--- begin Dataset excerpt ---

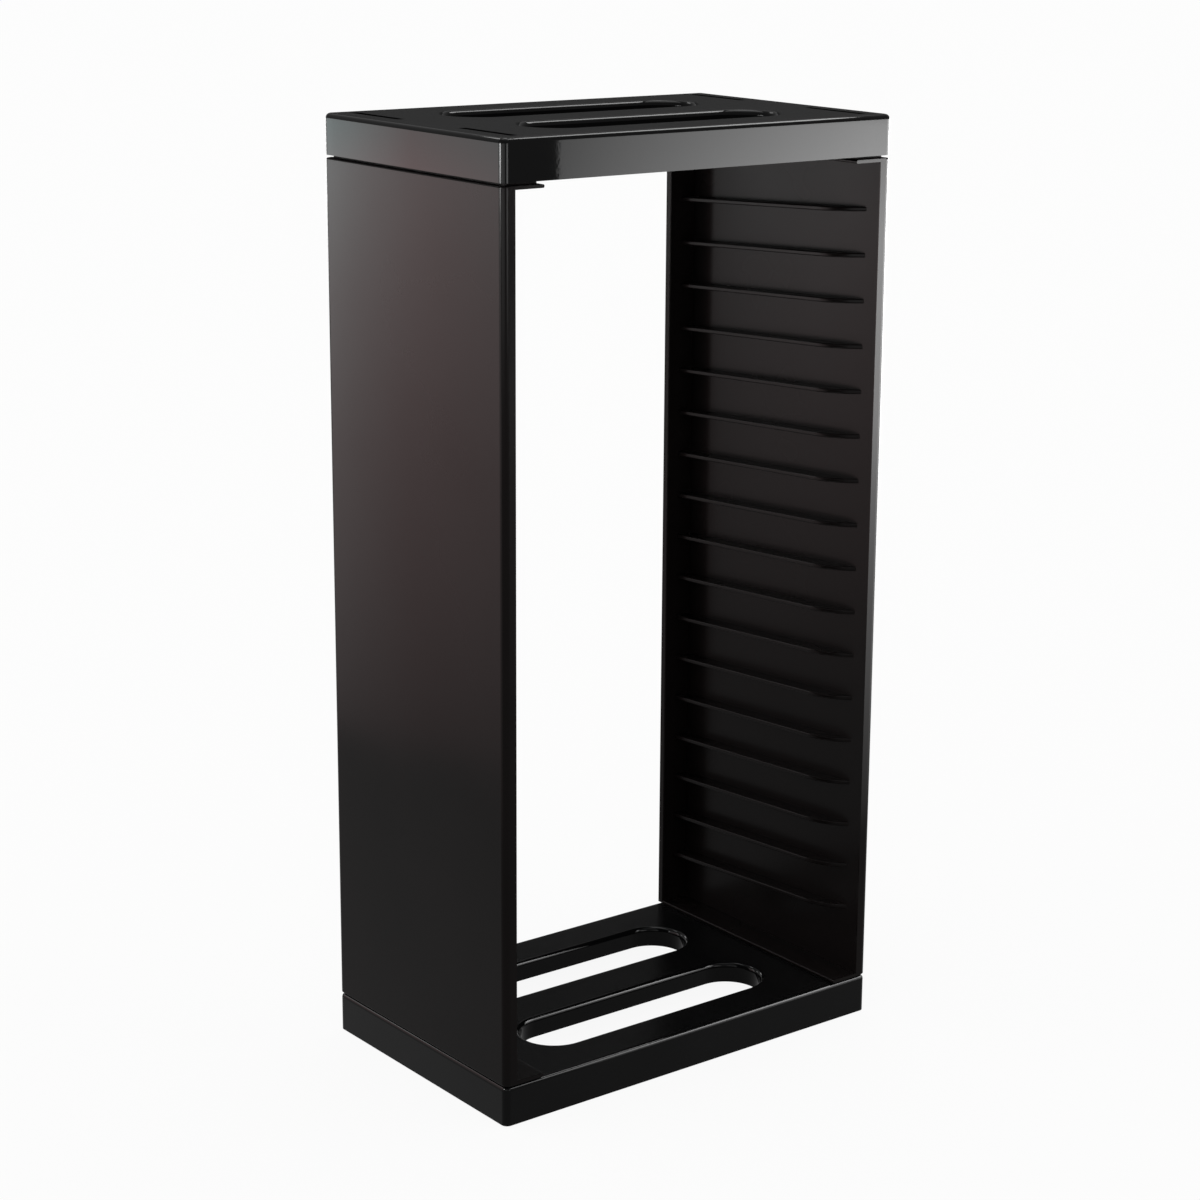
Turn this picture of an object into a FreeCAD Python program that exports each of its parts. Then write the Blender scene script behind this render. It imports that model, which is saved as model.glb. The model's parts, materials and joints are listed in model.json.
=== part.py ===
import FreeCAD, Part
import math
import os

from FreeCAD import Vector

# Stackable media rack of moulded plastic, in millimetres.
# Two equal trays (cap and base) are joined by two mirrored side panels with ledges.
# X runs left to right, Y front to back, Z up. The origin is on the floor, under the middle.

# Overall plan, shared by the trays and the panels
width = 188.0
depth = 119.2
base_gap = 0.4
cap_gap = 1.2
corner_round = 2.6

# Tray
tray_height = 16.0
plate = 2.5
skirt = 2.5
top_edge_round = 1.9

# Long slots in the plate
slot_length = 119.5
slot_width = 28.5
slot_spacing = 51.0
collar_wall = 2.0
collar_drop = 6.0
slot_lip_round = 2.0

# Side panel
panel_height = 345.9
wall = 5.5
flange_reach = 12.8
end_flange = 1.3
rear_flange = 3.2
flange_round = 0.5
panel_edge_round = 0.5

# Ledges on the panel's inner face: their spacing, the room above the highest and the least below the lowest
ledge_pitch = 18.5
top_room = 19.3
least_bottom_room = 25.0
ledge_reach = 7.0
ledge_thickness = 1.8
ledge_drop_angle = 3.4
ledge_setback = 7.5
ledge_lead = 19.0
ledge_edge_round = 0.5

# Neck on top of the panel, which plugs into the tray above
neck_clearance = 0.3
neck_wall = 2.0
neck_setback = 1.5

# Catch on the neck and its opening in the tray's rib
rib = 2.0
rib_depth = 9.0
catch_length = 20.0
catch_height = 3.0
catch_reach = 1.1
catch_drop = 3.5
catch_clearance = 0.3

# Windows in the plate and the hooks that snap through them
window_length = 33.0
window_width = 3.4
window_inset = 6.5
hook_clearance = 0.4
barb_reach = 1.2
barb_height = 2.6
barb_clearance = 0.2

# Foot pads and their bosses
pad_diameter = 5.0
pad_thickness = 1.7
pad_proud = 0.5
pad_clearance = 0.2
boss_wall = 0.9
pad_inset_x = 22.0
pad_inset_y = 5.5

# Places worked out from the sizes above
half_width = width / 2
half_depth = depth / 2
base_bottom = pad_proud
base_top = base_bottom + tray_height
panel_bottom = base_top + base_gap
panel_top = panel_bottom + panel_height
cap_bottom = panel_top + cap_gap
inner_face = half_width - wall
flange_edge = inner_face - flange_reach
highest_ledge = panel_top - top_room
ledge_count = int((panel_height - top_room - least_bottom_room) / ledge_pitch) + 1
neck_outer = half_width - skirt - neck_clearance
neck_inner = flange_edge + neck_setback
neck_half_depth = half_depth - skirt - neck_clearance
neck_height = cap_gap + tray_height - plate
neck_middle = (neck_outer + neck_inner) / 2
hook_half_length = window_length / 2 - hook_clearance
hook_half_width = window_width / 2 - hook_clearance
window_middle = half_depth - window_inset - window_length / 2
pad_recess = pad_thickness - pad_proud


def block(x_low, x_high, y_low, y_high, z_low, z_high):
    size = (x_high - x_low, y_high - y_low, z_high - z_low)
    return Part.makeBox(*size, Vector(x_low, y_low, z_low))


def joined(first, others):
    return first.fuse(others).removeSplitter()


def stadium(length, breadth, y_middle, z_low, height):
    """Round-ended bar that lies along X."""
    radius = breadth / 2
    reach = length / 2 - radius
    corners = [Vector(-reach, y_middle - radius, z_low), Vector(reach, y_middle - radius, z_low),
               Vector(reach, y_middle + radius, z_low), Vector(-reach, y_middle + radius, z_low)]
    right_end = Vector(reach + radius, y_middle, z_low)
    left_end = Vector(-reach - radius, y_middle, z_low)
    edges = [Part.LineSegment(corners[0], corners[1]).toShape(),
             Part.Arc(corners[1], right_end, corners[2]).toShape(),
             Part.LineSegment(corners[2], corners[3]).toShape(),
             Part.Arc(corners[3], left_end, corners[0]).toShape()]
    return Part.Face(Part.Wire(edges)).extrude(Vector(0, 0, height))


def edges_in(shape, low, high):
    """Edges whose whole length lies in the box from low to high."""
    found = []
    for edge in shape.Edges:
        box = edge.BoundBox
        starts = (box.XMin >= low[0], box.YMin >= low[1], box.ZMin >= low[2])
        ends = (box.XMax <= high[0], box.YMax <= high[1], box.ZMax <= high[2])
        if all(starts) and all(ends):
            found.append(edge)
    return found


def upright(edge):
    box = edge.BoundBox
    return box.ZLength > box.XLength + box.YLength


def tray(bottom):
    """Plate with a skirt, two collared slots, four windows, two ribs and four bosses."""
    top = bottom + tray_height
    underside = top - plate
    body = block(-half_width, half_width, -half_depth, half_depth, bottom, top)
    body = body.makeFillet(corner_round, [edge for edge in body.Edges if upright(edge)])
    near_top = top_edge_round / 2
    rim = edges_in(body, (-width, -depth, top - near_top), (width, depth, top + near_top))
    body = body.makeFillet(top_edge_round, rim)
    inside = block(skirt - half_width, half_width - skirt, skirt - half_depth, half_depth - skirt,
                   bottom, underside)
    body = body.cut(inside)

    added = []
    for side in (-1, 1):
        middle = side * slot_spacing / 2
        added.append(stadium(slot_length + 2 * collar_wall, slot_width + 2 * collar_wall, middle,
                             underside - collar_drop, collar_drop))
        added.append(socket_rib(side, underside))
        for end in (-1, 1):
            added.append(pad_boss(side, end, bottom, underside))
    body = joined(body, added)

    removed = []
    for side in (-1, 1):
        middle = side * slot_spacing / 2
        removed.append(stadium(slot_length, slot_width, middle, bottom, tray_height))
        for end in (-1, 1):
            removed.append(window(side, end, underside, top))
            removed.append(pad_recess_hole(side, end, bottom))
    body = body.cut(removed)

    lip = []
    reach_x = slot_length / 2 + near_top
    reach_y = slot_width / 2 + near_top
    for side in (-1, 1):
        middle = side * slot_spacing / 2
        low = (-reach_x, middle - reach_y, top - near_top)
        high = (reach_x, middle + reach_y, top + near_top)
        lip += edges_in(body, low, high)
    return body.makeFillet(slot_lip_round, lip)


def socket_rib(side, underside):
    """Rib that closes the inner side of the neck's socket, with an opening for the catch."""
    outer = neck_inner - neck_clearance
    x_low, x_high = sorted((side * outer, side * (outer - rib)))
    bar = block(x_low, x_high, skirt - half_depth, half_depth - skirt, underside - rib_depth, underside)
    reach = catch_length / 2 + catch_clearance
    z_high = underside - catch_drop + catch_clearance
    z_low = z_high - catch_height - 2 * catch_clearance
    return bar.cut(block(x_low, x_high, -reach, reach, z_low, z_high))


def pad_place(side, end):
    return side * (half_width - pad_inset_x), end * (half_depth - pad_inset_y)


def pad_boss(side, end, bottom, underside):
    x, y = pad_place(side, end)
    radius = pad_diameter / 2 + pad_clearance + boss_wall
    return Part.makeCylinder(radius, underside - bottom, Vector(x, y, bottom))


def pad_recess_hole(side, end, bottom):
    x, y = pad_place(side, end)
    return Part.makeCylinder(pad_diameter / 2 + pad_clearance, pad_recess, Vector(x, y, bottom))


def window(side, end, underside, top):
    x = side * neck_middle
    y = end * window_middle
    return block(x - window_width / 2, x + window_width / 2, y - window_length / 2, y + window_length / 2,
                 underside, top)


def ledge():
    """One ledge of the right panel, level, with the top of its root at height zero."""
    root = inner_face + wall / 2
    edge = inner_face - ledge_reach
    full = ledge_setback + ledge_lead - half_depth
    back = half_depth - rear_flange / 2
    # The lead is an arc that leaves the wall at the setback and runs out along the ledge's free edge
    radius = (ledge_lead ** 2 + ledge_reach ** 2) / (2 * ledge_reach)
    turn = math.acos(1 - (root - edge) / radius)
    middle = Vector(edge + radius * (1 - math.cos(turn / 2)), full - radius * math.sin(turn / 2), 0)
    points = [Vector(edge, full, 0), Vector(edge, back, 0), Vector(root, back, 0),
              Vector(root, full - radius * math.sin(turn), 0)]
    edges = [Part.LineSegment(start, end).toShape() for start, end in zip(points, points[1:])]
    edges.append(Part.Arc(points[-1], middle, points[0]).toShape())
    solid = Part.Face(Part.Wire(edges)).extrude(Vector(0, 0, -ledge_thickness))
    free = []
    for line in solid.Edges:
        box = line.BoundBox
        level = box.ZLength < ledge_thickness / 2
        along = box.XMin < edge + ledge_edge_round and box.YLength > ledge_lead / 2
        if level and along:
            free.append(line)
    return solid.makeFillet(ledge_edge_round, free)


def panel_wall():
    """Flat wall with its outer edges rounded."""
    body = block(inner_face, half_width, -half_depth, half_depth, panel_bottom, panel_top)
    middle = inner_face + wall / 2
    outer = [edge for edge in body.Edges if upright(edge) and edge.BoundBox.XMin > middle]
    body = body.makeFillet(corner_round, outer)
    near = panel_edge_round / 2
    outer_ends = []
    for level in (panel_bottom, panel_top):
        low = (half_width - corner_round - near, -depth, level - near)
        high = (width, depth, level + near)
        outer_ends += edges_in(body, low, high)
    return body.makeFillet(panel_edge_round, outer_ends)


def flanges():
    """Bottom, top and rear flange, one U-shaped frame that stands in from the wall."""
    root = inner_face + wall / 2
    rear = block(flange_edge, root, half_depth - rear_flange, half_depth, panel_bottom, panel_top)
    ends = [block(flange_edge, root, -half_depth, half_depth, panel_bottom, panel_bottom + end_flange),
            block(flange_edge, root, -half_depth, half_depth, panel_top - end_flange, panel_top)]
    frame = joined(rear, ends)
    free = [edge for edge in frame.Edges if edge.BoundBox.XMax < flange_edge + flange_round / 2]
    long_free = [edge for edge in free if edge.Length > 2 * rear_flange]
    return frame.makeFillet(flange_round, long_free)


def right_panel():
    added = [flanges()]
    blank = ledge()
    for number in range(ledge_count):
        piece = blank.copy()
        piece.rotate(Vector(0, -half_depth, 0), Vector(1, 0, 0), -ledge_drop_angle)
        piece.translate(Vector(0, 0, highest_ledge - number * ledge_pitch))
        added.append(piece)
    added.append(neck())
    added.append(plinth())
    for end in (-1, 1):
        added.append(hook(end))
    return joined(panel_wall(), added)


def neck():
    """Hollow tongue that fills the socket of the tray above."""
    top = panel_top + neck_height
    outside = block(neck_inner, neck_outer, -neck_half_depth, neck_half_depth, panel_top, top)
    inside = block(neck_inner + neck_wall, neck_outer - neck_wall, neck_wall - neck_half_depth,
                   neck_half_depth - neck_wall, panel_top, top)
    return outside.cut(inside).fuse(catch(top))


def catch(neck_top):
    """Wedge on the neck's inner side: it slopes out from its top to a square shoulder below."""
    z_high = neck_top - catch_drop
    z_low = z_high - catch_height
    inside = neck_inner + neck_wall / 2
    profile = [Vector(inside, 0, z_low), Vector(neck_inner - catch_reach, 0, z_low),
               Vector(neck_inner, 0, z_high), Vector(inside, 0, z_high)]
    return prism(profile, catch_length, 0)


def prism(profile, length, y_middle):
    """Bar along Y with the given outline in X and Z."""
    outline = Part.makePolygon(profile + [profile[0]])
    outline.translate(Vector(0, y_middle - length / 2, 0))
    return Part.Face(outline).extrude(Vector(0, length, 0))


def plinth():
    return block(neck_inner, neck_outer, -neck_half_depth, neck_half_depth, base_top, panel_bottom)


def hook(end):
    """Tongue with a barb that reaches under the plate of the tray below."""
    x = neck_middle
    y = end * window_middle
    under = base_top - plate - barb_clearance
    low = under - barb_height
    profile = [Vector(x - hook_half_width, 0, panel_bottom), Vector(x - hook_half_width, 0, low),
               Vector(x + hook_half_width, 0, low), Vector(x + hook_half_width + barb_reach, 0, under),
               Vector(x + hook_half_width, 0, under), Vector(x + hook_half_width, 0, panel_bottom)]
    return prism(profile, 2 * hook_half_length, y)


def foot_pad(side, end):
    x, y = pad_place(side, end)
    return Part.makeCylinder(pad_diameter / 2, pad_thickness, Vector(x, y, 0))


def main():
    os.makedirs("parts", exist_ok=True)
    right = right_panel()
    pieces = {
        "base_tray": tray(base_bottom),
        "top_tray": tray(cap_bottom),
        "right_panel": right,
        "left_panel": right.mirror(Vector(0, 0, 0), Vector(1, 0, 0)),
        "foot_pad_front_left": foot_pad(-1, -1),
        "foot_pad_front_right": foot_pad(1, -1),
        "foot_pad_rear_left": foot_pad(-1, 1),
        "foot_pad_rear_right": foot_pad(1, 1),
    }
    for name, shape in pieces.items():
        shape.exportStep("parts/" + name + ".step")
        print(name, "solids", len(shape.Solids), "valid", shape.isValid(), "volume", round(shape.Volume, 1))


main()
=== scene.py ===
import json
import math

import bpy
from mathutils import Matrix, Vector


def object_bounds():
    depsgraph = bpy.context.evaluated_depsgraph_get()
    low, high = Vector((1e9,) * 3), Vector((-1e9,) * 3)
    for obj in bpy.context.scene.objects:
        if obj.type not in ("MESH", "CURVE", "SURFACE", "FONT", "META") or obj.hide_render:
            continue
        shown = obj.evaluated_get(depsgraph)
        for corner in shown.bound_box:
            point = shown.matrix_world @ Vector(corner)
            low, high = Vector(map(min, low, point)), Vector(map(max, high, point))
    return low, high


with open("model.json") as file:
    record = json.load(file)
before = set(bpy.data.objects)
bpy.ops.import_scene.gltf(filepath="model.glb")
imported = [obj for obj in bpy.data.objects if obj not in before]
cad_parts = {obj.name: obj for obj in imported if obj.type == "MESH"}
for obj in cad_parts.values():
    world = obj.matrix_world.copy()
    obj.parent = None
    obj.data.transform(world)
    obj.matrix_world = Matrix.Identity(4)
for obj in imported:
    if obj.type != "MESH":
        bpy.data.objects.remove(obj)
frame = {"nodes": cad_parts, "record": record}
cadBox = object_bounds()
nodes = frame["nodes"]
print("frame loaded:", len(nodes), "nodes")


# Camera, fitted to the rack's corner points in the photo
cameraFit = {
    "eye": (-0.6618, -0.8600, 0.4755),  # metres
    "azimuth": 39.12,  # degrees from +Y towards +X
    "down": 14.41,  # degrees below level
    "roll": 0.76,
    "imageSize": 1200,  # pixels
    "focal": 2760.1,  # pixels
    "principal": (680, 570),  # pixels
    "sensor": 36.0,  # millimetres
}


def addCamera(fit):
    azimuth, down, roll = (math.radians(fit[key]) for key in ("azimuth", "down", "roll"))
    level = math.cos(down)
    forward = Vector((math.sin(azimuth) * level, math.cos(azimuth) * level, -math.sin(down)))
    right = forward.cross(Vector((0, 0, 1))).normalized()
    up = right.cross(forward)
    turnedRight = right * math.cos(roll) + up * math.sin(roll)
    turnedUp = up * math.cos(roll) - right * math.sin(roll)
    data = bpy.data.cameras.new("camera")
    half = fit["imageSize"] / 2
    data.sensor_width = fit["sensor"]
    data.lens = fit["focal"] / fit["imageSize"] * fit["sensor"]
    data.shift_x = (half - fit["principal"][0]) / fit["imageSize"]
    data.shift_y = (fit["principal"][1] - half) / fit["imageSize"]
    camera = bpy.data.objects.new("camera", data)
    bpy.context.scene.collection.objects.link(camera)
    turn = Matrix((turnedRight, turnedUp, -forward)).transposed()
    camera.matrix_world = Matrix.Translation(Vector(fit["eye"])) @ turn.to_4x4()
    bpy.context.scene.camera = camera


addCamera(cameraFit)
print("camera placed")


# Shader helpers
def newMaterial(name):
    material = bpy.data.materials.new(name)
    material.use_nodes = True
    material.node_tree.nodes.clear()
    return material, material.node_tree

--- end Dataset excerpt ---

- _The request_
Everything from the line containing "for name, shape" down to the line containing "if obj.type not" should be retyped exactly, both lines included, and nothing more.

- _Correct answer_
    for name, shape in pieces.items():
        shape.exportStep("parts/" + name + ".step")
        print(name, "solids", len(shape.Solids), "valid", shape.isValid(), "volume", round(shape.Volume, 1))


main()
=== scene.py ===
import json
import math

import bpy
from mathutils import Matrix, Vector


def object_bounds():
    depsgraph = bpy.context.evaluated_depsgraph_get()
    low, high = Vector((1e9,) * 3), Vector((-1e9,) * 3)
    for obj in bpy.context.scene.objects:
        if obj.type not in ("MESH", "CURVE", "SURFACE", "FONT", "META") or obj.hide_render:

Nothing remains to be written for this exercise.